How has the cyber landscape of the healthcare sector evolved in recent years?
Cyberattacks have been steadily increasing over the last few years. In 2024 alone, there have already been almost 8 million cyberattacks on UK businesses. The healthcare sector has been hit especially hard, with each successful breach costing on average almost $11 million, nearly double the cost of the average for the financial services industry.
One of the main challenges that healthcare providers face today is the lack of available budget, as well as limited resources and skills, to counter the incessant threat from bad actors.
As health services have implemented digital transformation initiatives to streamline operations with limited budgets, the number of endpoints within organisations continues to increase exponentially. Healthcare is a highly distributed sector, with employees and IT assets spread across offices, buildings and even campuses.

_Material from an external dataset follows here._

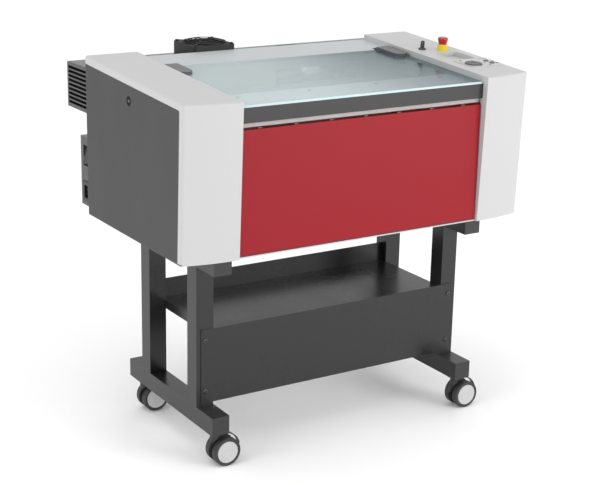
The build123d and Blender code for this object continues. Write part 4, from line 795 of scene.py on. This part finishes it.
FLOOR_SIZE = 120.0
bm = bmesh.new()
bmesh.ops.create_grid(bm, x_segments=8, y_segments=8, size=FLOOR_SIZE)
mesh = bpy.data.meshes.new("floor")
bm.to_mesh(mesh)
bm.free()
mesh.materials.append(floor_finish())
floor = bpy.data.objects.new("floor", mesh)
floor.location = (0, 0, cad_low.z - 0.5 * MM)
bpy.context.scene.collection.objects.link(floor)
print("floor", FLOOR_SIZE)

# %% Light
world = bpy.data.worlds.new("studio")
world.use_nodes = True
world.node_tree.nodes["Background"].inputs["Color"].default_value = (1.0, 1.0, 1.0, 1.0)
world.node_tree.nodes["Background"].inputs["Strength"].default_value = 0.89
bpy.context.scene.world = world


def hang(name, kind, power, place, direction):
    """A lamp at a place that shines along a direction."""
    lamp = bpy.data.lights.new(name, kind)
    lamp.energy = power
    thing = bpy.data.objects.new(name, lamp)
    thing.location = place
    thing.rotation_euler = Vector(direction).to_track_quat("-Z", "Y").to_euler()
    bpy.context.scene.collection.objects.link(thing)
    return lamp


def soft_box(name, place, aim, size, power):
    """A square area light that points at a place."""
    hang(name, "AREA", power, place, Vector(aim) - Vector(place)).size = size


bpy.context.scene.view_settings.view_transform = "Standard"
middle = (cad_low + cad_high) / 2
soft_box("front_light", (2.2, -4.0, 1.7), middle, 2.2, 88)
soft_box("left_light", (-3.6, -0.6, 1.6), middle, 2.0, 30)
hang("soft_sun", "SUN", 0.5, (0, 0, 0), (0.22, 0.02, -0.95)).angle = math.radians(38)
print("lights", len(bpy.data.lights))

# %% Camera
lens = bpy.data.cameras.new("camera")
lens.sensor_width = 36.0
lens.lens = 84.08
lens.shift_x = 0.05
camera = bpy.data.objects.new("camera", lens)
around = math.radians(31.33)
down = math.radians(16.71)
lean = math.radians(0.87)
forward = Vector((math.sin(around) * math.cos(down), math.cos(around) * math.cos(down), -math.sin(down)))
right = Vector((math.cos(around), -math.sin(around), 0))
up = right.cross(forward)
level = right * math.cos(lean) + up * math.sin(lean)
upright = up * math.cos(lean) - right * math.sin(lean)
turn = Matrix((level, upright, -forward)).transposed().to_4x4()
camera.matrix_world = Matrix.Translation((-1.86109, -2.9655, 1.48694)) @ turn
bpy.context.scene.collection.objects.link(camera)
bpy.context.scene.camera = camera
print("camera", tuple(round(v, 3) for v in camera.location))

This not only makes the job of IT teams more challenging, but also expands the attack surface and window of opportunity for bad actors.
From small primary care practices to large healthcare systems, IT teams often run incredibly lean – at times with one technician managing thousands of endpoints. Having so many endpoints across the network can present challenges when it comes to patching, resulting in both security and compliance issues.
Bad actors regularly target healthcare organisations because of the quantity and sensitivity of the data they hold. Once attackers have access to personal medical information, they can hold it for ransom and sell it on the dark web, or tamper with the data to cause disruption and mistrust within an organisation.
How does the increasing number of endpoints pose a threat to healthcare organisations?
Whilst necessary to improve the speed and availability of diagnosis and treatment, the increasing number of endpoints in healthcare organisations can also open up more attack vectors for those looking to compromise or abuse the systems assisting in care provision.
With AI and LLMs becoming more accessible, phishing attacks have become increasingly difficult to spot. Untrained staff can be more susceptible to phishing scams, and paired with an increasing number of endpoints, expose organisations to increased risk, making the management and security of endpoints even more challenging.
The implications of a cyber incident in the healthcare sector are huge. They are not only likely to result in huge fines for the responsible parties but can also erode public trust in the sector and put people’s data, and even lives, at risk.
What strategies or best practices would you recommend for healthcare organisations looking to enhance their cyber resilience?
For healthcare IT teams, ensuring endpoint security and creating a frictionless patient-provider relationship will be top priorities. They’re expected to effectively manage shared endpoints spread across buildings and sites, while supporting providers and staff at scale with limited resources. This can be a cumbersome task, and one which is only getting harder.
However, IT teams can lean on automated endpoint management solutions to streamline their efforts. Automated endpoint management gives IT teams one central source of truth, providing visibility over the full network in a single pane of glass, displaying maintenance and updates, security and backups, and most critically, a view of all endpoints which could pose a possible risk.
This also allows IT teams to automate processes such as patching and endpoint hardening without having to manually access machines, in turn, simplifying operations and alleviating the pressures of limited access to skills, resource and budget.